I'd like to know how he arrived at that conclusion.
August 27, 2018
On Monday, 27 August 2018 at 16:32:15 UTC, Joakim wrote:
> On Monday, 27 August 2018 at 16:15:37 UTC, 12345swordy wrote:
>> On Monday, 27 August 2018 at 14:26:08 UTC, Chris wrote:
>>> On Monday, 27 August 2018 at 13:48:42 UTC, 12345swordy wrote:
>>>> On Monday, 27 August 2018 at 09:36:43 UTC, Chris wrote:
>>>>> [...]
>>>>
>>>> Who's going to pay for the factory?
>>>> -Alex
>>>
>>> That's for the D Foundation to figure out.
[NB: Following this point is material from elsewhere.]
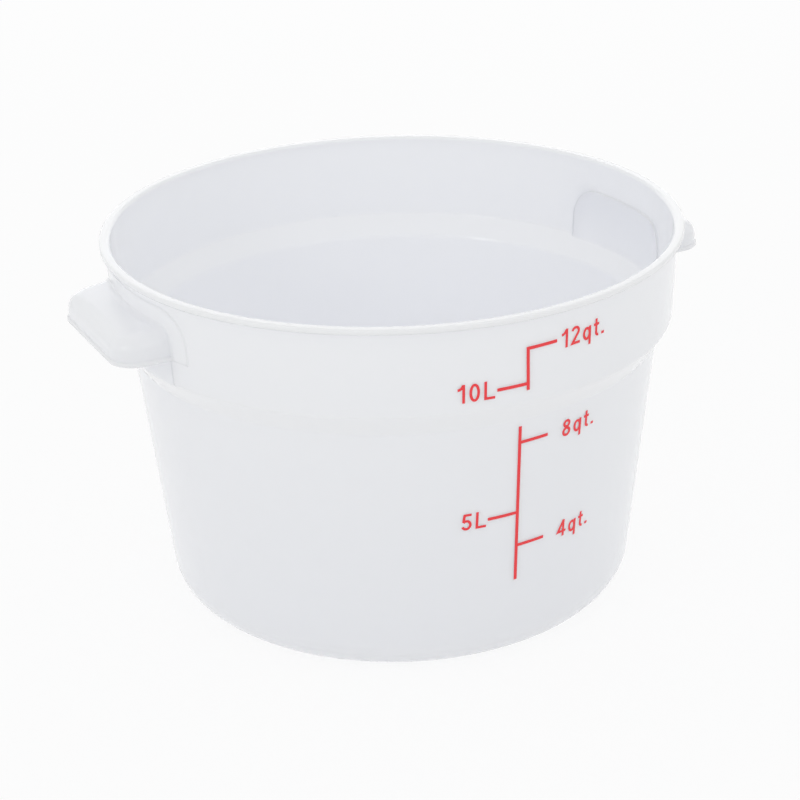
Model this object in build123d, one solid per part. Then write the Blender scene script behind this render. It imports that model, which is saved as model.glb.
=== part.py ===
from build123d import *
import os
from math import asin, atan2, cos, degrees, radians, sin, sqrt, tan

# A round food tub moulded in milky polypropylene, of about twelve quarts, with two
# hooded handles under the rim and a red scale printed on its wall.
# Lengths are in millimetres and angles in degrees. The tub stands on z = 0 with its axis
# on Z. The handles lie on +X and -X, and the scale faces -Y.

# Outer wall of the tub, given from the rim down and inwards
height = 209.0
rim_radius = 159.2
lip_overhang = 3.3
collar_height = 49.2
collar_taper = 2.0
shoulder_height = 12.6
shoulder_step = 8.1
body_taper = 15.5
shoulder_top_round = 3.0
shoulder_foot_round = 4.0
base_corner_radius = 18.5

# Wall, floor and foot ring
wall = 2.3
floor_thickness = 2.4
foot_recess_depth = 1.0
foot_ring_width = 13.8

# Lip round the rim
lip_height = 3.0
lip_edge_chamfer = 0.6
rim_inner_chamfer = 1.2

# Hood of a handle, whose roof falls away from the collar. Depths are below the rim
hood_half_width = 44.8
hood_projection = 22.7
hood_corner_radius = 13.8
hood_edge_radius = 9.0
hood_roof_depth = 18.3
hood_roof_angle = 7.6
hood_wall = 2.3
cove_radius = 4.0
cove_wall_angle = 70.0
cove_end_angle = 84.0

# Bead along the lower edge of a hood
bead_bottom_depth = 35.0
bead_height = 2.3
bead_overhang = 1.0
bead_edge_chamfer = 0.5

# Raised pad on the collar, round the root of a hood
pad_margin = 11.2
pad_top_depth = 7.5
pad_corner_radius = 18.0
pad_thickness = 0.6

# Finger recess in the collar, under a hood
recess_depth = 1.0
recess_corner_radius = 18.0

# Printed scale
ink_thickness = 0.15
ink_line_width = 1.7
ink_tick_length = 16.7
ink_lean = 1.4
ink_line_x = -2.6
ink_turn_z = 120.0
twelve_quart_depth = 19.25
ten_litre_rise = 10.9
upper_line_rise = 7.3
lower_line_drop = 3.7
eight_quart_drop = 13.1
five_litre_z = 92.3
four_quart_z = 71.9
lower_line_foot_z = 50.5

# One overrun for every cut
overrun = 1.0

# Radii and heights that follow from the sizes above
collar_top_radius = rim_radius - lip_overhang
collar_foot_radius = collar_top_radius - collar_taper
body_top_radius = collar_foot_radius - shoulder_step
body_foot_radius = body_top_radius - body_taper
foot_recess_radius = body_foot_radius - base_corner_radius - foot_ring_width
lip_foot_z = height - lip_height
shoulder_top_z = height - collar_height
shoulder_foot_z = shoulder_top_z - shoulder_height
hood_reach = collar_foot_radius + hood_projection
hood_roof_z = height - hood_roof_depth
hood_root_x = sqrt((collar_foot_radius - wall) ** 2 - hood_half_width**2) - overrun
bead_bottom_z = height - bead_bottom_depth

# Slopes of the outer wall, as the radius gained for each millimetre of height
collar_slope = collar_taper / collar_height
body_slope = body_taper / shoulder_foot_z
shoulder_lean = atan2(shoulder_step, shoulder_height)


def collar_radius(z):
    """Outer radius of the collar at a height."""
    return collar_foot_radius + collar_slope * (z - shoulder_top_z)


def body_radius(z):
    """Outer radius of the body below the shoulder at a height."""
    return body_foot_radius + body_slope * z


def turned(points, rounds):
    """Turns an outline that starts and ends on the axis, with its corners rounded."""
    outline = FilletPolyline(*points, radius=rounds)
    axis_line = Line(points[-1], points[0])
    section = make_face(outline.edges() + axis_line.edges())
    return revolve(Plane.XZ * section, Axis.Z)


def outer_tub():
    """The tub as if it were solid, with its lip and its foot ring."""
    points = [
        (0, foot_recess_depth),
        (foot_recess_radius, foot_recess_depth),
        (foot_recess_radius + foot_recess_depth, 0),
        (body_foot_radius, 0),
        (body_top_radius, shoulder_foot_z),
        (collar_foot_radius, shoulder_top_z),
        (collar_radius(lip_foot_z), lip_foot_z),
        (rim_radius - lip_edge_chamfer, lip_foot_z),
        (rim_radius, lip_foot_z + lip_edge_chamfer),
        (rim_radius, height - lip_edge_chamfer),
        (rim_radius - lip_edge_chamfer, height),
        (0, height),
    ]
    rounds = [
        0,
        0,
        base_corner_radius,
        shoulder_foot_round,
        shoulder_top_round,
        0,
        0,
        0,
        0,
        0,
    ]
    return turned(points, rounds)


def inner_tub():
    """The space inside the tub, open past the rim, one wall inside the outer faces."""
    collar_inset = wall * sqrt(1 + collar_slope**2)
    body_inset = wall * sqrt(1 + body_slope**2)
    shoulder_rise = wall * tan(shoulder_lean / 2)
    floor_z = foot_recess_depth + floor_thickness
    foot_radius = body_radius(floor_z) - body_inset
    lower_z = shoulder_foot_z + shoulder_rise
    upper_z = shoulder_top_z + shoulder_rise
    edge_z = height - rim_inner_chamfer
    edge_radius = collar_radius(edge_z) - collar_inset
    mouth_radius = edge_radius + rim_inner_chamfer
    points = [
        (0, floor_z),
        (foot_radius, floor_z),
        (body_radius(lower_z) - body_inset, lower_z),
        (collar_radius(upper_z) - collar_inset, upper_z),
        (edge_radius, edge_z),
        (mouth_radius, height),
        (mouth_radius, height + overrun),
        (0, height + overrun),
    ]
    rounds = [
        base_corner_radius - wall,
        shoulder_foot_round + wall,
        shoulder_top_round - wall / 2,
        0,
        0,
        0,
    ]
    return turned(points, rounds)


def collar_band(inner_offset, outer_offset, foot_z, top_z):
    """A ring that follows the outer face of the collar, between two offsets from it."""
    points = [
        (collar_radius(foot_z) + inner_offset, foot_z),
        (collar_radius(foot_z) + outer_offset, foot_z),
        (collar_radius(top_z) + outer_offset, top_z),
        (collar_radius(top_z) + inner_offset, top_z),
    ]
    return revolve(Plane.XZ * make_face(Polyline(*points, close=True)), Axis.Z)


def arch_prism(half_width, foot_z, top_z, corner):
    """An arch with two rounded upper corners, run out along X through one handle."""
    points = [
        (-half_width, foot_z),
        (-half_width, top_z),
        (half_width, top_z),
        (half_width, foot_z),
    ]
    outline = FilletPolyline(*points, radius=[corner, corner])
    closing = Line(points[-1], points[0])
    face = Plane.YZ * make_face(outline.edges() + closing.edges())
    return extrude(face, hood_reach + overrun)


def hood_plan(half_width, reach, corner):
    """The outline of a hood seen from above, from inside the collar to its outer edge."""
    points = [
        (hood_root_x, -half_width),
        (reach, -half_width),
        (reach, half_width),
        (hood_root_x, half_width),
    ]
    outline = FilletPolyline(*points, radius=[corner, corner])
    closing = Line(points[-1], points[0])
    return make_face(outline.edges() + closing.edges())


def roof_space(inset):
    """All that lies under the roof of a hood, which sweeps up to the collar in a cove."""
    radius = cove_radius + inset
    centre_z = hood_roof_z + cove_radius
    wall_z = centre_z - cove_radius * cos(radians(cove_wall_angle))
    centre_radius = collar_radius(wall_z) + cove_radius * sin(radians(cove_wall_angle))
    end_angle = degrees(asin(cove_radius * sin(radians(cove_end_angle)) / radius))

    def on_cove(angle):
        turn = radians(angle)
        return (centre_radius - radius * sin(turn), centre_z - radius * cos(turn))

    foot = on_cove(hood_roof_angle)
    end = on_cove(end_angle)
    far_radius = hood_reach + hood_half_width
    far_z = foot[1] - (far_radius - foot[0]) * tan(radians(hood_roof_angle))
    straight = Polyline(end, (0, end[1]), (0, 0), (far_radius, 0), (far_radius, far_z), foot)
    cove = ThreePointArc(foot, on_cove((hood_roof_angle + end_angle) / 2), end)
    return revolve(Plane.XZ * make_face(straight.edges() + cove.edges()), Axis.Z)


def hood_block(inset, foot_z):
    """A hood as a solid, inset from its outside all round, with the edges of its roof rounded."""
    half_width = hood_half_width - inset
    reach = hood_reach - inset
    corner = hood_corner_radius - inset
    plan = hood_plan(half_width, reach, corner)
    block = extrude(Pos(0, 0, foot_z) * plan, height - foot_z) & roof_space(inset)
    roof_fall = (hood_projection + hood_corner_radius) * tan(radians(hood_roof_angle))
    low_limit = hood_roof_z - inset - roof_fall - overrun
    upper = block.edges().filter_by(lambda edge: edge.center().Z > low_limit)
    upper = upper.filter_by(lambda edge: edge.center().X > hood_root_x + overrun)
    rim_edges = upper.filter_by(
        lambda edge: edge.center().X > reach - corner or abs(edge.center().Y) > half_width - corner / 2
    )
    return fillet(rim_edges, hood_edge_radius - inset)


def hood_cavity():
    """The hollow of a hood, open below and outside the face of the collar."""
    core_foot = shoulder_foot_z - overrun
    core_points = [
        (0, core_foot),
        (collar_radius(core_foot), core_foot),
        (collar_radius(height), height),
        (0, height),
    ]
    core = revolve(Plane.XZ * make_face(Polyline(*core_points, close=True)), Axis.Z)
    return hood_block(hood_wall, shoulder_foot_z) - core


def bead():
    """The bead along the lower edge of a hood."""
    half_width = hood_half_width + bead_overhang
    reach = hood_reach + bead_overhang
    plan = hood_plan(half_width, reach, hood_corner_radius + bead_overhang)
    block = extrude(Pos(0, 0, bead_bottom_z) * plan, bead_height)
    flat_faces = block.faces().sort_by(Axis.Z)
    flat_edges = flat_faces[0].edges() + flat_faces[-1].edges()
    flat_edges = flat_edges.filter_by(lambda edge: edge.center().X > hood_root_x + overrun)
    return chamfer(flat_edges, bead_edge_chamfer)


def handle():
    """The material that one handle adds outside the collar."""
    pad_half_width = hood_half_width + pad_margin
    pad_outline = arch_prism(pad_half_width, bead_bottom_z, height - pad_top_depth, pad_corner_radius)
    pad = pad_outline & collar_band(-wall / 2, pad_thickness, bead_bottom_z - overrun, lip_foot_z)
    return hood_block(0, bead_bottom_z) + bead() + pad


def recess_bulge():
    """The part of the collar's wall that the finger recess pushes inwards."""
    outline = arch_prism(hood_half_width, shoulder_foot_z, hood_roof_z, recess_corner_radius)
    band = collar_band(-wall - recess_depth, -wall / 2, shoulder_foot_z, height)
    return outline & band & outer_tub()


def recess_cut():
    """The finger recess itself, cut into the outer face of the collar."""
    half_width = hood_half_width - hood_wall
    corner = recess_corner_radius - hood_wall
    outline = arch_prism(half_width, shoulder_foot_z, hood_roof_z - hood_wall, corner)
    band = collar_band(-recess_depth, pad_thickness + overrun, shoulder_foot_z, height)
    return outline & band


def both_sides(shape):
    """A shape at the +X handle, with its twin at the -X handle."""
    return shape + Rot(0, 0, 180) * shape


def container():
    """The whole moulding."""
    tub = outer_tub() + both_sides(handle()) - inner_tub()
    tub = tub + both_sides(recess_bulge())
    return tub - both_sides(hood_cavity()) - both_sides(recess_cut())


def ink_bar(centre_x, centre_z, width, depth):
    """One bar of the scale, placed in the plane of the print."""
    return Pos(centre_x - ink_line_x, centre_z - ink_turn_z) * Rectangle(width, depth)


def ink_line(foot_z, top_z):
    """An upright line of the scale."""
    return ink_bar(ink_line_x, (foot_z + top_z) / 2, ink_line_width, top_z - foot_z)


def ink_tick(z, side):
    """A tick that starts at the upright line and runs to one side of it."""
    return ink_bar(ink_line_x + side * ink_tick_length / 2, z, ink_tick_length, ink_line_width)


def printed(bars, radius_at, foot_z, top_z):
    """Wraps a flat figure onto the wall as a thin layer of ink."""
    print_plane = Plane(origin=(ink_line_x, 0, ink_turn_z), x_dir=(1, 0, 0), z_dir=(0, -1, 0))
    figure = print_plane * (Rot(0, 0, ink_lean) * bars)
    points = [
        (radius_at(foot_z), foot_z),
        (radius_at(foot_z) + ink_thickness, foot_z),
        (radius_at(top_z) + ink_thickness, top_z),
        (radius_at(top_z), top_z),
    ]
    layer = revolve(Plane.XZ * make_face(Polyline(*points, close=True)), Axis.Z)
    return extrude(figure, rim_radius) & layer


def upper_scale():
    """The print on the collar: an upright line with a tick to each side."""
    twelve_quart_z = height - twelve_quart_depth
    bars = ink_line(shoulder_top_z + upper_line_rise, twelve_quart_z + ink_line_width / 2)
    bars = bars + ink_tick(twelve_quart_z, 1) + ink_tick(shoulder_top_z + ten_litre_rise, -1)
    return printed(bars, collar_radius, shoulder_top_z + shoulder_top_round, lip_foot_z)


def lower_scale():
    """The print on the body: an upright line with three ticks."""
    bars = ink_line(lower_line_foot_z, shoulder_foot_z - lower_line_drop)
    bars = bars + ink_tick(shoulder_foot_z - eight_quart_drop, 1)
    bars = bars + ink_tick(five_litre_z, -1) + ink_tick(four_quart_z, 1)
    return printed(bars, body_radius, base_corner_radius, shoulder_foot_z)


nodes = {
    "container_body": container(),
    "upper_scale_print": upper_scale(),
    "lower_scale_print": lower_scale(),
}

os.makedirs("parts", exist_ok=True)
for name, shape in nodes.items():
    export_step(shape, f"parts/{name}.step")
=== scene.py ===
"""A round food tub of milky plastic with a red printed scale, on a pale floor in soft studio light."""

from math import cos, hypot, radians, sin

import bmesh
import bpy
from mathutils import Euler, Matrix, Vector


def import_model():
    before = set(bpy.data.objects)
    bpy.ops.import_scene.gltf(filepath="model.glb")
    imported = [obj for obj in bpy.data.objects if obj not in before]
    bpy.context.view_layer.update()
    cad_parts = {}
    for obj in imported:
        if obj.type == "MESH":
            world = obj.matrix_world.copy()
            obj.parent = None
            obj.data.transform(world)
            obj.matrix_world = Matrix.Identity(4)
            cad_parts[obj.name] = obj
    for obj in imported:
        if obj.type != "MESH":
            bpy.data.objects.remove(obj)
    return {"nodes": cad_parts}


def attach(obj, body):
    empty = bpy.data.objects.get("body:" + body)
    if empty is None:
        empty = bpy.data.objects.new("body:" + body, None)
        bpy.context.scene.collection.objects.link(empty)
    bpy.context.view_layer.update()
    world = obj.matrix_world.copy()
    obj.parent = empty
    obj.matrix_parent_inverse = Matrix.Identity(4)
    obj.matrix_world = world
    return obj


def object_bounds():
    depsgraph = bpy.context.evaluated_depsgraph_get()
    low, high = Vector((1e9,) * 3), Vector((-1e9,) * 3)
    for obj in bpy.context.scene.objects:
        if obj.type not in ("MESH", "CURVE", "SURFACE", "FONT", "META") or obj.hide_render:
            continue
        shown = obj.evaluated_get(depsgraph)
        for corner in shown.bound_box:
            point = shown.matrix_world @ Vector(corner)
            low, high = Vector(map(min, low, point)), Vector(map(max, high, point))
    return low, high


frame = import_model()
cad_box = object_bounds()

MM = 0.001
WHITE = (1, 1, 1, 1)

# Camera, at the photograph's place. Metres and degrees.
CAMERA_PLACE = (-0.4634, -0.9376, 0.5733)
CAMERA_TURN = (65.662, 1.512, -27.087)
CAMERA_LENS = 90.634
SENSOR_WIDTH = 36.0
CAMERA_AZIMUTH = -26.3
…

There's a reason we have a D Foundation now, isn't there?
>>
>> The annual monthly budget is around 4K$.
>> https://opencollective.com/dlang#
>> -Alex
>
> "annual monthly?" Look again:
>
> https://wiki.dlang.org/Vision/2018H1#H2_2017_Review

I merely using the value that the open collective site have give me. Regardless $1605 far from enough money to hire full time workers, as chris has suggested.

-Alex
August 27, 2018
On Monday, 27 August 2018 at 18:02:21 UTC, 12345swordy wrote:
> On Monday, 27 August 2018 at 16:32:15 UTC, Joakim wrote:
>> On Monday, 27 August 2018 at 16:15:37 UTC, 12345swordy wrote:
>>> On Monday, 27 August 2018 at 14:26:08 UTC, Chris wrote:
>>>> On Monday, 27 August 2018 at 13:48:42 UTC, 12345swordy wrote:
>>>>> On Monday, 27 August 2018 at 09:36:43 UTC, Chris wrote:
>>>>>> [...]
>>>>>
>>>>> Who's going to pay for the factory?
>>>>> -Alex
>>>>
>>>> That's for the D Foundation to figure out. There's a reason we have a D Foundation now, isn't there?
>>>
>>> The annual monthly budget is around 4K$.
>>> https://opencollective.com/dlang#
>>> -Alex
>>
>> "annual monthly?" Look again:
>>
>> https://wiki.dlang.org/Vision/2018H1#H2_2017_Review
>
> I merely using the value that the open collective site have give me. Regardless $1605 far from enough money to hire full time workers, as chris has suggested.
>
> -Alex

Then the D Foundation should work on it. Get companies on board etc. All I hear is "we don't have enough money, we depend on the good will of our community members..." Then leave it. There's no way D can compete with languages that are backed by companies and that have additional benefits like targeting Android, iOS and the Web, e.g. Kotlin. What does D have to offer? Sure, nice features, but what's the point if you cannot use the language anywhere you like and have broken basics like autodecode? Also, some of the nice features (the more useful ones) are adopted by other languages as time goes by. So there will remain no compelling reason to choose D over other languages - if it goes on like this.

August 27, 2018
On Monday, 27 August 2018 at 18:20:04 UTC, Chris wrote:
> Then the D Foundation should work on it.
Easier said then done. You can't go around demanding people to build factories without addressing the issues that comes with building factories, such as the big question of how is it going to be payed to be built.

-Alex
August 27, 2018
On Monday, 27 August 2018 at 19:51:52 UTC, 12345swordy wrote:
> On Monday, 27 August 2018 at 18:20:04 UTC, Chris wrote:
>> Then the D Foundation should work on it.
> Easier said then done. You can't go around demanding people to build factories without addressing the issues that comes with building factories, such as the big question of how is it going to be payed to be built.
>
> -Alex

But it needs to be done, right? I suppose we agree on this one. Now that we have the D Foundation, its efforts should also go into the "business" side of things, not just features.